If they wanted to get people into the library they should have put it somewhere like Griffith, where people could park close and for free – and kept a small out post at the Bus interchange.

But if they want a lovely showpiece library that wont’ get messed up by actual readers, I guess next to the Legislative Assembly is the right spot.

ACT Government are virtually useless.

Libraries are not just a source of books. They are also places where people congregate and learn more about how information.

Community groups use hired meeting rooms, it’s a place to pick up information flyers etc on local events, kids go to story time, students get help to research stuff, Joe Public can ask advice on how to use a particular information form.

So the ACT Government are discouraging the public from getting together and behaving like a community by closing our libraries and schools, and the NCA are encouraging us to get together with half-baked ideas about night markets and ugly food kiosks by the lake. And by the way, Stanhope, you wouldn’t need to pay for a community liaison officer at Forde if you’d just leave our local public institutions alone.

yeah, yeah. You’ve obviously missed quite a few posts then Sammy. See a few other threads, or perhaps two posts earlier on this very thread. There’s your scoop already.
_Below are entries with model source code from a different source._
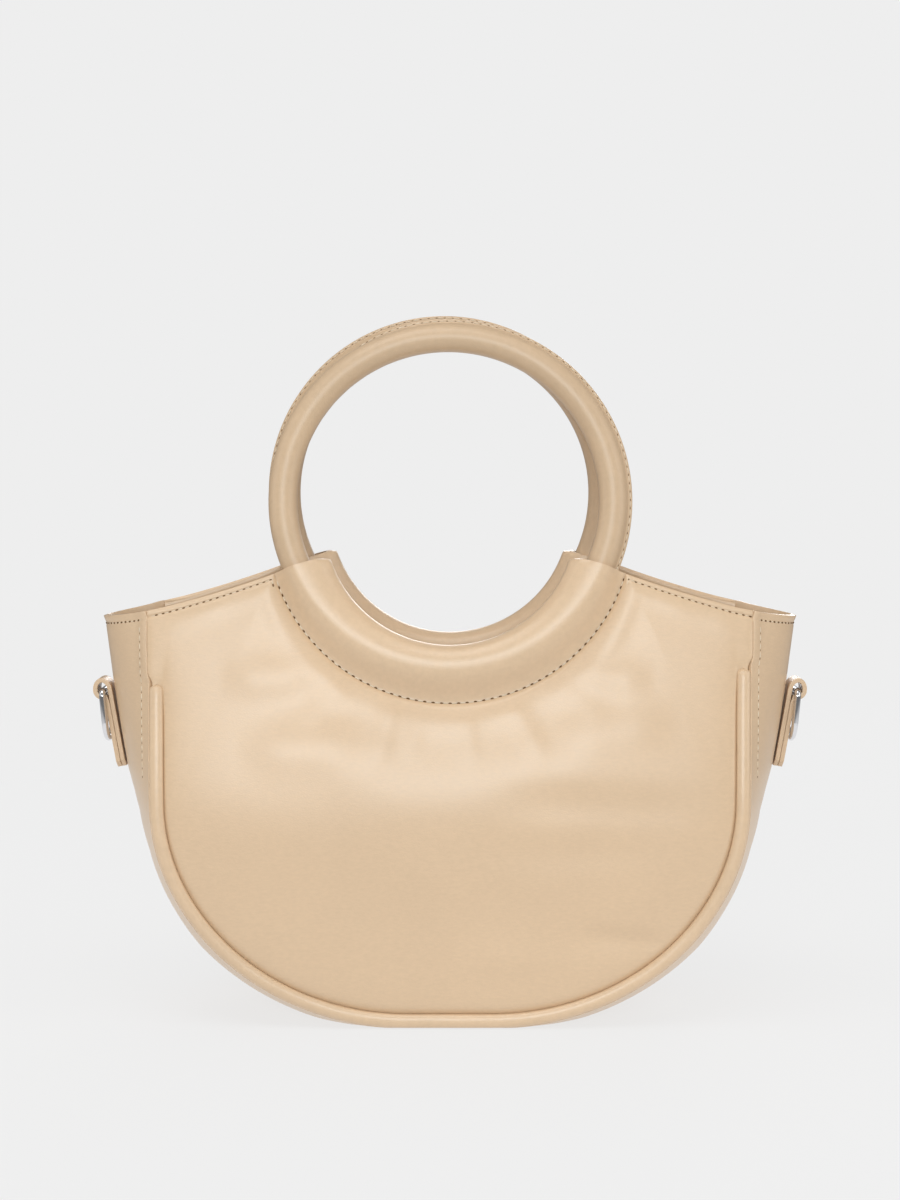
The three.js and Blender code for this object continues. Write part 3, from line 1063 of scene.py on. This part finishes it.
@dataclass
class RingHandle:
    """A leather-covered ring whose sewn edge twists to the back on its left side."""

    side: Side
    steps: int = 220
    flange_half: float = 0.95
    edge_tip: Tuple[Flat, ...] = ((0, 0.45), (-0.18, 0.85), (-0.6, 1))
    edge_root: Tuple[Flat, ...] = ((0.35, 0.96), (-0.02, 1.25))
    low_twist: float = 4
    high_twist: float = 88
    back_twist: float = 8

    def section(self) -> List[Flat]:
        """The ring's section from the middle of its sewn edge round to it again."""
        radius = FORM.tube_radius
        tip = radius + FORM.flange_height
        side = [(tip + out, self.flange_half * share) for out, share in self.edge_tip]
        side += [(radius + out, self.flange_half * share) for out, share in self.edge_root]
        turns = [math.radians(degrees) for degrees in range(24, 180, 13)]
        side += [(radius * math.cos(a), radius * math.sin(a)) for a in turns]
        return [(tip + 0.02, 0.0)] + side + [(-radius, 0.0)] + [(x, -y) for x, y in reversed(side)]

    def twist(self, angle: float) -> float:
        """How far the sewn edge is turned to the back at an angle round the ring."""
        if self.side.outward > 0:
            return math.radians(self.back_twist)
        degrees = math.degrees(angle) % 360
        turn = smooth_share(degrees, 95, 165) * (1 - smooth_share(degrees, 225, 300))
        return math.radians(mix(self.low_twist, self.high_twist, turn))

    def frame(self) -> Matrix:
        """The matrix from the ring's own plane to the bag, in millimetres."""
        height = FORM.ring_height(self.side)
        outward = self.side.outward
        move = Matrix.Translation((self.side.ring_shift, outward * self.side.ring_depth, height))
        return move @ Matrix.Rotation(outward * self.side.lean, 4, "X")

    def at(self, angle: float, out: float, across: float) -> Vector:
        """A point beside the tube's middle: out is along its sewn edge, across beside it."""
        turn = self.twist(angle)
        radial = out * math.cos(turn) - across * math.sin(turn)
        axial = out * math.sin(turn) + across * math.cos(turn)
        reach = FORM.ring_radius + radial
        return Vector((reach * math.cos(angle), axial, reach * math.sin(angle)))

    def build(self, finishes: Finishes) -> bpy.types.Object:
        """Makes the covered ring and dresses it."""
        section = self.section()
        frame = self.frame()

        def place(step: int, side: int) -> Vector:
            angle = 2 * math.pi * step / self.steps
            return frame @ self.at(angle, *section[side])

        piece = lay_hoop(f"{self.side.name}_ring_leather", self.steps, len(section), place)
        dress(piece, 55, finishes.handle)
        hand_over(piece, "bag", "handle_leather", f"{self.side.name}_ring")
        return piece


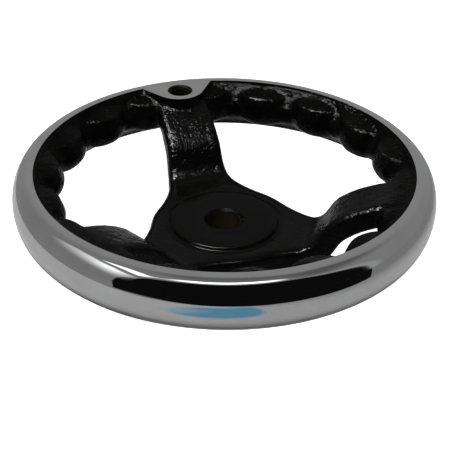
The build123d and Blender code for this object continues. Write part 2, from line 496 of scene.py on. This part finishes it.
# Distances from the wheel axis over which the cast skin begins, grows full, and ends at the rim
SKIN_BEGINS, SKIN_FULL, SKIN_ENDS = (21.6, 23.4), (31, 40), (71.2, 72.2)
SKIN_NEAR_HUB = 0.35  # of its full height
# How far the casting is sunk under the turned pieces that cover it
UNDER_PLATING, UNDER_LAND, UNDER_BOSS_FACE, UNDER_FRONT, UNDER_REAR = 0.5, 0.45, 0.4, 0.35, 0.42
UNDER_ALL = 0.12  # and no point of it comes nearer to the faced level
BEHIND_THREAD, BEHIND_BORE = 0.28, 1.6
# Which of its points are covered
LAND_STOP = 0.2  # the ellipse begins this far inside the crest
PLATED_SHARE = 0.8  # of the ellipse's half axes: points farther out are the rim's outer layer
FOOT_FADE = -1, 9  # degrees above the foot over which the rim goes under its plating
BOSS_ZONE = 20  # from the handle hole's axis, past the whole boss
THREAD_ZONE, BORE_ZONE = 0.8, 0.95  # past the hole's own radius
FRONT_R, FRONT_Z = 24, 17.0  # within and above
FRONT_EDGE = 21.8, 23.0  # over which the flange comes up again round the turned front
REAR_R, REAR_Z = 18.2, 0.9  # within and below
TINY = 1e-6  # keeps divisors off zero


def remeshed(node):
    """An even mesh of a CAD node's shape; the node itself isn't changed."""
    source = node.data.copy()
    bm = bmesh.new()
    bm.from_mesh(source)
    bmesh.ops.remove_doubles(bm, verts=bm.verts, dist=0.004 * MM)
    bm.to_mesh(source)
    bm.free()
    block = bpy.data.objects.new("block", source)
    bpy.context.scene.collection.objects.link(block)
    remesh = block.modifiers.new("remesh", "REMESH")
    remesh.mode = "VOXEL"
    remesh.voxel_size = VOXEL * MM
    evaluated = block.evaluated_get(bpy.context.evaluated_depsgraph_get())
    mesh = bpy.data.meshes.new_from_object(evaluated)
    bpy.data.objects.remove(block)
    bpy.data.meshes.remove(source)
    return mesh


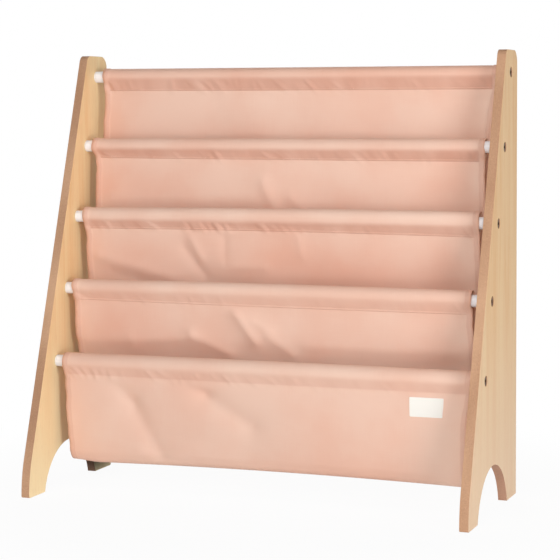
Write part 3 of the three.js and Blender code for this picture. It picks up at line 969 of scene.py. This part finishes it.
def pucker_rise(rod, across, down):
    """Small slanting puckers that bunch around one place along the seam and at the cloth's ends."""
    share = down / seam_below(rod)
    zone = smooth_step(share, *PUCKER_START_SHARES) * (1 - smooth_step(share, *PUCKER_END_SHARES))
    if zone <= 0:
        return 0
    bunch_at, reach, strength = PUCKER_SHARES[rod]
    away = (across / (2 * cloth_half) - bunch_at) / reach
    bunch = PUCKER_LEAST_SHARE + strength * math.exp(-away * away)
    bunch += PUCKER_EDGE_SHARE * smooth_step(abs(across) / cloth_half, *PUCKER_EDGE_SHARES)
    lean = PUCKER_LEAN + noise.noise(Vector((across / LEAN_GAP, 7.9 * rod, 4.5)))
    lead = across - lean * down
    ripple = noise.noise(Vector((lead / PUCKER_GAP, 11.7 * rod + 0.4 * down / PUCKER_GAP, 0.5)))
    ripple += RIPPLE_SHARE * noise.noise(Vector((lead / PUCKER_GAP * 2, 5.1 * rod, 8.5)))
    return PUCKER_DEPTH * zone * bunch * max(ripple, RIPPLE_DIP_SHARE)


# %% [markdown]
# The photograph's pink isn't even, and lamps alone don't repeat it, so each wall has a few soft patches:
# their middle across and down, their reach both ways, and how much deeper they are, with a minus for a
# paler one. The patches are partly the cloth's uneven tone and partly painted light and shade; the pale
# ones at the right ends are painted light where the right board shades the cloth. Where a sleeve's sewn
# tail lies behind it, the two layers let less light through, so the band is painted deeper, as shade.

# %% Patches of uneven tone and of painted light and shade, with one row for each rod from the top
TONE_AND_SHADE_SHARES = [
    [(0, -0.05, 0.7, 0.1, 0.3), (0.05, 0.35, 0.2, 0.28, -0.15), (0.5, 0.3, 0.04, 0.4, -0.4)],
    [(-0.38, 0.4, 0.14, 0.2, 0.4), (0, 0.3, 0.15, 0.2, -0.1), (0.38, 0.35, 0.14, 0.25, 0.2),
     (0.49, 0.35, 0.04, 0.4, -0.5)],
    [(-0.38, 0.35, 0.14, 0.2, 0.3), (0.05, 0.38, 0.2, 0.25, 0.45), (0.4, 0.35, 0.15, 0.28, 0.15),
     (0, 0.6, 0.2, 0.14, 0.15), (0, -0.05, 0.7, 0.1, -0.25), (0.48, 0.35, 0.05, 0.4, -0.45)],
    [(-0.38, 0.35, 0.15, 0.2, 0.3), (0, 0.3, 0.15, 0.25, -0.2), (0, -0.05, 0.7, 0.1, -0.15),
     (0.48, 0.35, 0.05, 0.4, -0.35)],
    [(-0.38, 0.5, 0.15, 0.4, -0.3), (0, 0.5, 0.2, 0.4, -0.12), (0, -0.05, 0.7, 0.1, -0.2),
     (0.45, 0.7, 0.06, 0.45, -0.6)],
]
# Painted shade where two layers lie: each rod's sewn band, and the hems.
BAND_SHADE_SHARES = [1, 1, 0.9, 0.4, 0.45]
BAND_SHADE_DRIFT_SHARE = 0.35
HEM_SHADE_SHARE = 0.5
print("patches below each rod:", [len(row) for row in TONE_AND_SHADE_SHARES])


def tone_and_shade_at(rod, across, down):
    """How much deeper the cloth's pink is at a place, from soft patches of uneven colour and of painted
    light and shade.
    """
    tone_and_shade = 0
    for middle_x, middle_z, reach_x, reach_z, strength in TONE_AND_SHADE_SHARES[rod]:
        off_x = (across / (2 * cloth_half) - middle_x) / reach_x
        off_z = (down / POCKET_DEPTH - middle_z) / reach_z
        tone_and_shade += strength * math.exp(-off_x * off_x - off_z * off_z)
    return tone_and_shade


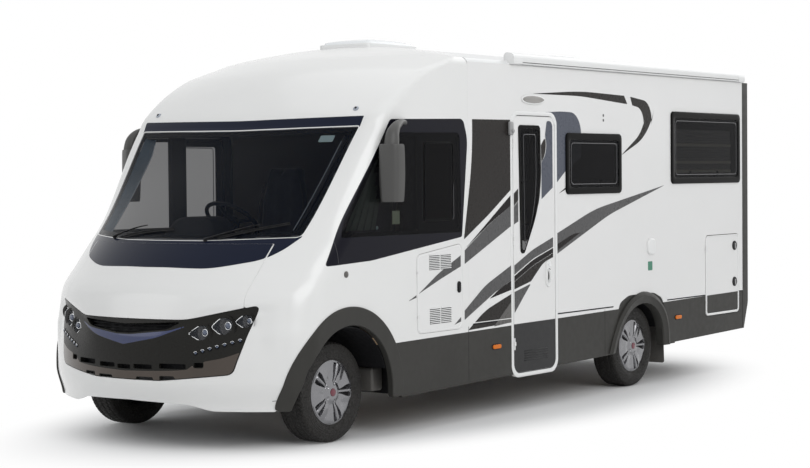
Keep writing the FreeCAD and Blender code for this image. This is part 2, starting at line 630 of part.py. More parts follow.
def skirts(frame, rear_locker, arch):
    """Dark lower panels between and behind the arches, and the rear arch bands."""
    start, end = FRONT_AXLE_X + SKIRT_START, TAIL_X + TAIL_RADIUS
    outline = ((start + 60, sill(start + 60, SKIRT_BASE), 0), (start + 60, sill(start + 60, SKIRT_TOP), 0),
               (end, sill(end, SKIRT_TOP), 0), (end, SKIRT_BASE[1], 0))
    plate = prism_y(outline, HALF - SKIRT, HALF).cut(ARCH).cut(rear_locker)
    left = plate.cut(frame).cut(arch)
    right = mirrored(plate.cut(arch))
    keep("skirts", Part.makeCompound([left, right]))
    band = arch.cut(rear_arch(-REAR_ARCH_BAND))
    band = band.common(block(REAR_AXLE_X - 700, REAR_AXLE_X + 700, HALF - WALL, HALF + 6,
                             SKIRT_BASE[1] - 40, CROWN_Z))
    keep("rear_flares", both(band))


# ================================================================ running gear
def wheel_profile(points, x, y, z, outward):
    """Ring turned about the axle from an outline of (across, radius, corner) points."""
    wire = rounded_wire(points, lambda p: V(x, y + outward * p.x, z + p.y))
    return Part.Face(wire).revolve(V(x, y, z), V(0, 1, 0), 360)


def wheel(name, x, track, outward):
    """One tyre and its rim with a slotted hubcap; outward is +1 on the left."""
    y = outward * track / 2
    w, radius = TYRE_WIDTH / 2, TYRE_DIAMETER / 2
    tyre = wheel_profile(((-w + 30, BEAD_RADIUS, 0), (w - 30, BEAD_RADIUS, 0), (w - 24, BEAD_RADIUS + 28, 10),
                          (w, BEAD_RADIUS + 75, 50), (w - 16, radius - 8, 14), (w - 40, radius, 40),
                          (-w + 40, radius, 40), (-w + 16, radius - 8, 14), (-w, BEAD_RADIUS + 75, 50),
                          (-w + 24, BEAD_RADIUS + 28, 10)), x, y, AXLE_Z, outward)
    keep("tyre_" + name, tyre)
    inner = BEAD_RADIUS - RIM_THICKNESS
    barrel = wheel_profile(((-w + 18, BEAD_RADIUS, 0), (w - 18, BEAD_RADIUS, 0), (w - 18, inner, 0),
                            (-w + 18, inner, 0)), x, y, AXLE_Z, outward)
    hub = SPINDLE_RADIUS + RUNNING_CLEARANCE
    disc = wheel_profile(((20, inner, 0), (34, inner, 0), (34, hub, 0), (-30, hub, 0), (-30, hub + 30, 0),
                          (20, hub + 30, 0)), x, y, AXLE_Z, outward)
    cap = wheel_profile(((w - 18, HUBCAP_RADIUS, 0), (w - 8, HUBCAP_RADIUS - 4, 3),
                         (w - 2, HUBCAP_RADIUS - 40, 30), (w - 6, 60, 40), (w + 4, 45, 10), (w + 4, 0, 0),
                         (w - 18, 0, 0)), x, y, AXLE_Z, outward)
    post = wheel_profile(((20, 70, 0), (20, 42, 0), (w - 17, 42, 0), (w - 17, 70, 0)), x, y, AXLE_Z, outward)
    ends = sorted((y + outward * (w - 22), y + outward * (w + 10)))
    slots = [prism_y(outline, *ends) for outline in hubcap_slots(x)]
    keep("rim_" + name, barrel.fuse([disc, cap, post]).cut(Part.makeCompound(slots)).removeSplitter())


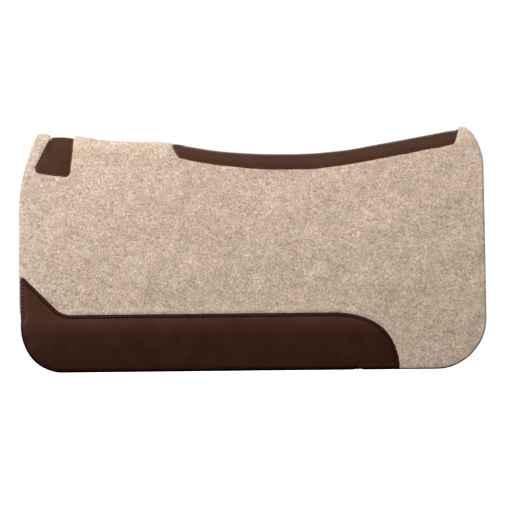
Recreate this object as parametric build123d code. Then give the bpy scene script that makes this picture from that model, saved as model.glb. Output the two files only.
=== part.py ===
from build123d import *
import math
import os

# A western contoured saddle pad, folded over its spine and standing on its lower edges.
# Millimetres. +Z is up, +X runs from the withers to the rump, and the near (left) side is at -Y.
# The origin is on the ground, under the middle of the pad.
# Side views are drawn as (x, z), and cross-sections as angles about the crown, negative on the
# near side. A lift is a distance out from the felt's outer face.

# The pad's side outline: round lower corners, and ends that sweep in towards the ridge
LENGTH = 787.0
FRONT = -LENGTH / 2
REAR = LENGTH / 2
FRONT_CORNER_R = 74.0
REAR_CORNER_R = 88.0
FRONT_SWEEP_Z = 272.0
FRONT_SWEEP_R = 285.0
FRONT_SWEEP_ANGLE = 40.0
REAR_SWEEP_Z = 344.0
REAR_SWEEP_R = 78.0
REAR_SWEEP_ANGLE = 50.0

# The felt's top line along the spine, as (x, z), dipping under the saddle's seat
RIDGE = [(-440, 404), (-354, 401), (-220, 392.5), (-131, 381.5), (-45, 368), (60, 363),
         (160, 369.5), (250, 384), (344, 401), (440, 418)]
STATION_STEP = 55.0

# The cross-section: a round crown that runs on into gently curved flanks
FELT = 19.0
LEATHER = 2.5
CROWN_R = 38.0
CROWN_ANGLE = 66.0
FLANK_R = 1500.0
FLANK_ANGLE = 17.5
EDGE_ANGLE = CROWN_ANGLE + FLANK_ANGLE
SEAM_GAP = 0.3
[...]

(Actually, my error was responding too quickly to the person before me in this thread – so fair cop, this time!)

It’d be interesting to know how much this ‘replacement for bricks-and-mortar libraries’ cost the taxpayer.

I’m guessing not much, based on the Tumblebooks pricing page.

Interestingly, the pricing is based on a ‘per-branch’ model, so by closing a few library branches, they’ve saved money twice.

I’m waiting for an article on RiotACT along the lines of:

SCOOP: louise makes a comment, and makes no attempt to link it to school closures

It’ll never happen.

If this is where funds from closed schools have gone, then I want them all open again.

I don’t understand – do parents have to pay for this service after the free trial? How is this giving back funds from closed schools if it’s not free?

Might find you need broadband for this one.

That page actually tries to load a popup in Firefox.